The DHS also runs the U.S. Secret Service, an agency that just spent an estimated $100 million guarding a weeklong presidential trip to Africa. That would be more than the entire economic output of Tanzania during the 36 hours that Barack Obama was in that country. The Secret Service traveled around the continent with 56 vehicles, including three trucks full of bulletproof glass. The cancellation of a planned Obama family safari at least meant there was no need for the assault team armed with high-caliber rounds against the threat of Taliban-sympathizing cheetahs.
Gunco Addicted for life
DHS should have been shut down years ago and other ineffective and redundant police/spy/counter terrorist agencys should also be cut or eliminated.

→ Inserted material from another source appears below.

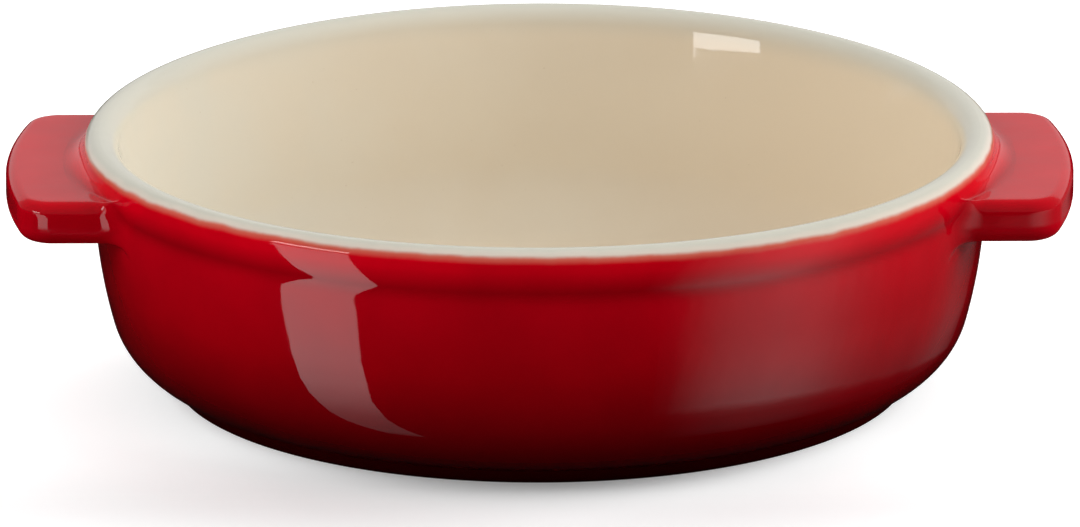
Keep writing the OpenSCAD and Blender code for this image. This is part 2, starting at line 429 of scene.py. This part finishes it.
def lay_nose(surface, ring, edge, nose, flip):
    """A handle's nose: rows from its top edge down to its lower edge."""
    right = ring[ACROSS:ACROSS + DEEP + 1]
    left = np.concatenate([ring[2 * ACROSS + DEEP:], ring[:1]])[::-1]
    before = ring[:ACROSS + 1]
    for k in range(1, DEEP + 1):
        if k == DEEP:
            after = ring[ACROSS + DEEP:2 * ACROSS + DEEP + 1][::-1]
        else:
            x, y = nose[k]
            inner = np.column_stack([x, y, np.full(ACROSS + 1, edge[k, 1])])[1:-1]
            inner = surface.add(inner * flip, HANDLE_FROM_LINE)
            after = np.concatenate([left[k:k + 1], inner, right[k:k + 1]])
        surface.strip(before, after, False)
        before = after


def lay_handle(surface, grid, widest, root, at_right):
    """One handle: hollows out of the bowl, the flat body with its round corners, and the nose."""
    loop = root_loop(grid, widest, root, 0 if at_right else ACROSS + BETWEEN)
    flip = np.array([1.0, 1.0, 1.0] if at_right else [-1.0, -1.0, 1.0])
    edge, side_x, x_top, x_under = root_ring()
    nose = nose_lines(edge)
    ring = lay_root(surface, loop, ring_points(x_top, x_under, side_x, HALF_W - edge[:, 0], edge), flip)
    ring = lay_body(surface, ring, (edge, side_x, x_top, x_under), nose, flip)
    lay_nose(surface, ring, edge, nose, flip)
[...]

one of the reasons why we have so much problems apprehending terrorist stateside IS that there are too many agencys and departments.
instead of helping each other they sit on information, they discount the local PDs and sheriffs departments who have "real" info and continue to ignore information and tips gained by the help of other intelligence agencys abroad.
what is going on is the administration wants a reason to keep pouring billions of dollars into domestic spying. the administration doesn't want to be shown up by some small town PD or foreign agency.
the classic sign of a corrupt and incompetent agency is the "not invented here" syndrome. if they didn't make the lead --they look the other way every time.
the administrations domestic operations are so bad it looks like their trying to help alquaida and the terrorist jehadist. the exact opposite of what their being funded for!
what should we expect form an administration that uses the BATF to smuggle AKs to mexican drug cartels anyway?
if your on the other team the obama administration is the best thing ever --if your alquaida!
Couldn't agree more. Close it down and redistribute the work to other already in place federal law enforcement agencies.
No Hope For Me
Hell I take napolitinos spot how much does it pay ? I d love a job were you can screw every thing up an tell people what to do an then get paid. hell I might even be able to over throw a state or two . LOL
The DHS is going no were it will be the presidents private army for years to come . I see it turning into the KGB or similar .
Im all for out agencys all working together an in unision but that will never happen.